Minaj was inundated with criticism for her tweet and subsequent doubling down, and in the end, she said she would probably get the vaccine to go on tour. But the harm had been done. The next day, Minaj fans protested outside the Centers for Disease Control and Prevention headquarters in Atlanta. “Nicki Minaj told the truth to me!” demonstrators shouted. “[Anthony] Fauci lied to me!” In Trinidad, the site of the supposed incident, the country’s health minister bemoaned the effect Minaj’s words would have on vaccine uptake — as well as the fact that his department wasted a day “running down this false claim.”

Minaj’s impact shouldn’t be surprising. Black celebrities, especially those in music, have always had a singular place in Black culture. Stretching back to the West African griots, the traveling musical poets who preserved oral history, Black musicians have been in constant dialogue with their community. The music of many of these artists has sustained Black Americans through impossible times, from the trauma of enslavement to the trauma of this pandemic. An intimacy and familiarity with the artists who make this music can’t help but develop.

So when Black celebrities such as Minaj talk (or tweet), Black people in particular listen, especially when the subject is one as politicized and polarizing as the vaccine. It seems unlikely Minaj was trying to discourage people from getting the vaccine — in fact, it seems she was just thinking out loud — but even social-media musings from someone of her stature can convince people on the fence they should not get the vaccine.

Meanwhile, we Black physicians are working against history — and the present — to win trust. As much as Black health-care providers have been elevated during the pandemic, many Black Americans still understandably see us as part of “the system,” a racist one that has long marginalized and disenfranchised our community — and continues to do so.

This mistrust reflects in vaccination rates. While Black Americans’ uptake has slowly increased and inequities have narrowed, still only 43 percent are fully vaccinated, the lowest proportion of any racial or ethnic group, despite the fact that Black Americans are almost three times as likely as their White counterparts to be hospitalized because of covid-19, and twice as likely to die.

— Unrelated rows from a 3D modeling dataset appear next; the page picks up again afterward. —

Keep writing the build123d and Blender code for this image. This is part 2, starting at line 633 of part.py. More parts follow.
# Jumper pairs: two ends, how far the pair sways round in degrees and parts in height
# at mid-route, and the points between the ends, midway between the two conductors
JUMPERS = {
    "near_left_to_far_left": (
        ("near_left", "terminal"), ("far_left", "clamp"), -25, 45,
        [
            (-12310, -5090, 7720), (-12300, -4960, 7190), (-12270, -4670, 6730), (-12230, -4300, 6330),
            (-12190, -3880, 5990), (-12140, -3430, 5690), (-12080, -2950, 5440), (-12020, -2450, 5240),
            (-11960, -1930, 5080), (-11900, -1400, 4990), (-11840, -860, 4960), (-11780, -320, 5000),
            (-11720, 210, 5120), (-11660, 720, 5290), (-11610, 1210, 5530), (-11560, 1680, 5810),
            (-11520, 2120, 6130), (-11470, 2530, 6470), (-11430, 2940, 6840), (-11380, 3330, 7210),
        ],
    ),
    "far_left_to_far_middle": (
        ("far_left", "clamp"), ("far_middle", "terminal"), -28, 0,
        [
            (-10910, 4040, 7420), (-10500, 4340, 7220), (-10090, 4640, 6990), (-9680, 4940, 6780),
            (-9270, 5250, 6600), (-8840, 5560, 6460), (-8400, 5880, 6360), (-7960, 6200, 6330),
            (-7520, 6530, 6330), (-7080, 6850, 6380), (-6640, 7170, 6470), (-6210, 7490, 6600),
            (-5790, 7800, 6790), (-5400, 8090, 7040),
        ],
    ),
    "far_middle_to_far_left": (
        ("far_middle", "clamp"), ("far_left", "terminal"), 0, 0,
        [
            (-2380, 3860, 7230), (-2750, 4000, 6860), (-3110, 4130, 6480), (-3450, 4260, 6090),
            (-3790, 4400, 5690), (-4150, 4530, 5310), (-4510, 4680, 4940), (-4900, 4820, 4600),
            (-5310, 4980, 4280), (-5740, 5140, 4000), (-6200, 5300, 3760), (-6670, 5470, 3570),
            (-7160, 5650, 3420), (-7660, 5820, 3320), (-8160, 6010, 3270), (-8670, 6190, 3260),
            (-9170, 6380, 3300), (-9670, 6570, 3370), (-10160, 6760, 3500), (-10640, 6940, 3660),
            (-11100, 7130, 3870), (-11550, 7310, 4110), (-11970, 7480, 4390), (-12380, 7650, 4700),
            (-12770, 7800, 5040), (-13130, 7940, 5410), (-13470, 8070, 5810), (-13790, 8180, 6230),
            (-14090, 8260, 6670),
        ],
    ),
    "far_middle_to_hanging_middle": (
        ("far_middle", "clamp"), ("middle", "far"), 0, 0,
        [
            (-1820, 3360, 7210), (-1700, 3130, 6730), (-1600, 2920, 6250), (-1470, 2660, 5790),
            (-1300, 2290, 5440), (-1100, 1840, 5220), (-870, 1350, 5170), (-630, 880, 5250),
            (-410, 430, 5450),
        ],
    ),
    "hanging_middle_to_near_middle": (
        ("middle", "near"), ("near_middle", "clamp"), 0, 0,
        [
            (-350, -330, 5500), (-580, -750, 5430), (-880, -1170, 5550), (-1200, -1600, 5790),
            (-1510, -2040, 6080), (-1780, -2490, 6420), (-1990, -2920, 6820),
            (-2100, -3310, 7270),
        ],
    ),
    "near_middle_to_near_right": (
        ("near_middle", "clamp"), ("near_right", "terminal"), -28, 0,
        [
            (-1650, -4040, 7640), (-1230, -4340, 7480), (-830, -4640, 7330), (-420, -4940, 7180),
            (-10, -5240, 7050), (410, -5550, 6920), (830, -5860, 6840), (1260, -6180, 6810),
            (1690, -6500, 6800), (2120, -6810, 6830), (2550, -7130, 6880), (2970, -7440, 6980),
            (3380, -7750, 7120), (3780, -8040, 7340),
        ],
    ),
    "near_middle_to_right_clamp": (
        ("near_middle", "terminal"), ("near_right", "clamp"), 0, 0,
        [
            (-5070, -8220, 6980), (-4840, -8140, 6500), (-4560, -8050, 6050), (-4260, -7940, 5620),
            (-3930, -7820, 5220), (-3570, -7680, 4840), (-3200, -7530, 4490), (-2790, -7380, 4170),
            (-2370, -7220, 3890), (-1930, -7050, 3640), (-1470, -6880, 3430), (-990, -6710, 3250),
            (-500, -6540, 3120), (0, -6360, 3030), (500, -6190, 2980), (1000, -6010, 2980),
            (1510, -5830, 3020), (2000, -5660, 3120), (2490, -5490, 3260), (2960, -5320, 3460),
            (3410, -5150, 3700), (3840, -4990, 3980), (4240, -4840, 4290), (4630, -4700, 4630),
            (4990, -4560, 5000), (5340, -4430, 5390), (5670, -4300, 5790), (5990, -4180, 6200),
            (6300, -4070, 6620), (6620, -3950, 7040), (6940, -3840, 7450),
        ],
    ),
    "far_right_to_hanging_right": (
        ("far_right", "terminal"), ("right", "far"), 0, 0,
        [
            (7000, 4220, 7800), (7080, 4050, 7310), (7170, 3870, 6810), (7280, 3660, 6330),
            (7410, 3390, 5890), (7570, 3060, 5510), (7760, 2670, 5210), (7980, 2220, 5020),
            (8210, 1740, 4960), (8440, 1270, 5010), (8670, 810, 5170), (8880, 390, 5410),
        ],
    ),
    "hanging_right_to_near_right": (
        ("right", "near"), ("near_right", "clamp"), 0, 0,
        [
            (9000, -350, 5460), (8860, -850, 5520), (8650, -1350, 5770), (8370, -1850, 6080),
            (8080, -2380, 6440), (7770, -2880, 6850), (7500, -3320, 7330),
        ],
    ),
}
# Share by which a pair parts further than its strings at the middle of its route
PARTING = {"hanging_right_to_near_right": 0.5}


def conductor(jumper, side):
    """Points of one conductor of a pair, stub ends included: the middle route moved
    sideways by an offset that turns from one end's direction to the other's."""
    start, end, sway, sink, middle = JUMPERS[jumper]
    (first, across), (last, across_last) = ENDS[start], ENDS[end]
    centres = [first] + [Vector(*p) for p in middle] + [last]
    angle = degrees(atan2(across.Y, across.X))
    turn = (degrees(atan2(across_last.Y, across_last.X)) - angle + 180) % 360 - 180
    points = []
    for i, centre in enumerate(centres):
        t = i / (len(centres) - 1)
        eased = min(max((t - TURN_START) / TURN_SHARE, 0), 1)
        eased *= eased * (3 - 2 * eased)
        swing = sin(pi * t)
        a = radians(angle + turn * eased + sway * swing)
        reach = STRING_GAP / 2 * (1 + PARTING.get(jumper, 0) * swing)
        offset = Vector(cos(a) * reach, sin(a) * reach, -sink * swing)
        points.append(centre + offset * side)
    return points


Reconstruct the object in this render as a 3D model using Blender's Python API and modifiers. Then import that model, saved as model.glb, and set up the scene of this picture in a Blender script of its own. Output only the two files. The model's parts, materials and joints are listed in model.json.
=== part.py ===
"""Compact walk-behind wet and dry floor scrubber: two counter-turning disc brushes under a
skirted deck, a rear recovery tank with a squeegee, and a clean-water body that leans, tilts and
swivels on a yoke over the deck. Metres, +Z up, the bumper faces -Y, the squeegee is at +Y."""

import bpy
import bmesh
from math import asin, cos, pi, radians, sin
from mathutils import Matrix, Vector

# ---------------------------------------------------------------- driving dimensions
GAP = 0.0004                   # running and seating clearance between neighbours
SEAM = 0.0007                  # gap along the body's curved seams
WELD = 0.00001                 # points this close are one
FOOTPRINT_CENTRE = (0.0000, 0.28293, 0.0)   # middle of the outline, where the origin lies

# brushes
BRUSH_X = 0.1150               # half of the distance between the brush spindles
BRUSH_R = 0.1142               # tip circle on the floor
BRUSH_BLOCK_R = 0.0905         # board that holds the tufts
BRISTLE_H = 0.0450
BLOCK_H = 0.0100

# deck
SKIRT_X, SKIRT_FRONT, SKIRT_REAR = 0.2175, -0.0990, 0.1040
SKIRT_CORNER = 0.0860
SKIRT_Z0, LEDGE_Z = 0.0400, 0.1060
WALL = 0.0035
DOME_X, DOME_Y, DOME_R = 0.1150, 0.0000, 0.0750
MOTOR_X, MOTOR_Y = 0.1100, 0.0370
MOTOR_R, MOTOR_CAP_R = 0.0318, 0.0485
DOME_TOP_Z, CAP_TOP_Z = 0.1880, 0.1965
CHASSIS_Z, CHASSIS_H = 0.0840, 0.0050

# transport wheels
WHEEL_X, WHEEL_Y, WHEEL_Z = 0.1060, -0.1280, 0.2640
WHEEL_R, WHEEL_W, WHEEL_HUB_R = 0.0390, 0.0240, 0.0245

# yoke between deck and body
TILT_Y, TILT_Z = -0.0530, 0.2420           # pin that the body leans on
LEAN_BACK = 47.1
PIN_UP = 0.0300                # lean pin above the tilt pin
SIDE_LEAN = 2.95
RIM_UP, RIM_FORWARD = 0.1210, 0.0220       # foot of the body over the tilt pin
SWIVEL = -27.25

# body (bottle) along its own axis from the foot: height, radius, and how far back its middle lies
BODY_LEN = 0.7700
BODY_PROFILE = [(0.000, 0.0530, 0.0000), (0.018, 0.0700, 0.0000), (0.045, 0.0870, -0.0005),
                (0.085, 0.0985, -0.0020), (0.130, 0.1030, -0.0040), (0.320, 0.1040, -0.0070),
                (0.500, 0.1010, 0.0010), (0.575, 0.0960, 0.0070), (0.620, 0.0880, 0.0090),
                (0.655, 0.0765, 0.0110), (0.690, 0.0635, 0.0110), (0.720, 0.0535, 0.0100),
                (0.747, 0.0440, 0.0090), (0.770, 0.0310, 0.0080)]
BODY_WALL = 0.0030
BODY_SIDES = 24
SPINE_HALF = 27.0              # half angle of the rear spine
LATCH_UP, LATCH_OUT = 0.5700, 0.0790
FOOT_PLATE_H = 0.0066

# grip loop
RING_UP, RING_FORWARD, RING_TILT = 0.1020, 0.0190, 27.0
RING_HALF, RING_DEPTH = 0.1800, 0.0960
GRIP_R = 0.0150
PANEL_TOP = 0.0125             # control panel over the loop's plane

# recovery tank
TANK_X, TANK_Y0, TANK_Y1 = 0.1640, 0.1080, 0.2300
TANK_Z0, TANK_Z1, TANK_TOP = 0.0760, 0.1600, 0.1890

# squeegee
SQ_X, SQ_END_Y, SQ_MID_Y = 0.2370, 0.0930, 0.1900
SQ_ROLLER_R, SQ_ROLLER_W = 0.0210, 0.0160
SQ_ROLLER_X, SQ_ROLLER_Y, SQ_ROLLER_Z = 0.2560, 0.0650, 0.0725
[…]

Black physicians have even been accused of being paid by the government and pharmaceutical companies to encourage Black Americans to get vaccinated. This point was highlighted when one of our patients, an older Black woman, said that just because a doctor is Black doesn’t mean we can’t do harm. She then recalled the infamous Tuskegee syphilis study, and the Black nurse who helped recruit and monitor Black men yet did nothing to rescue them from the unethical and dangerous experiment.

Where there is mistrust — and here there are generations of it — misinformation has an opportunity to flourish. The problem only worsens when the inaccurate information is coming from some of a community’s most influential cultural figures.

But that gap can be bridged. Instead of “calling out” our Black celebrities who air their concerns about or opposition to the vaccine, we’d like to call them in, a phrase with origins in social justice movements and popularized by professor Loretta J. Ross. The shame of calling out will only shut down dialogue; calling in with love and respect can maintain the back-and-forth we need to ensure our community’s distinctly trusted celebrities use their platforms to protect us.

The country is suffering through a fourth wave of this pandemic, and Black Americans are being hit hard. The vaccines remain one of the most important ways we can protect our communities. So from Black physicians to Black musicians: We need your help. If you have questions, please tell us. Your voices carry such power. We want you to use them. We just want you to use them responsibly.

Correction: An earlier version of this article stated that participants in the Tuskegee syphilis study contracted the disease through “intentional exposure.” The participants had contracted syphilis prior to taking part in the study; the study involved the withholding of treatment. This version has been updated.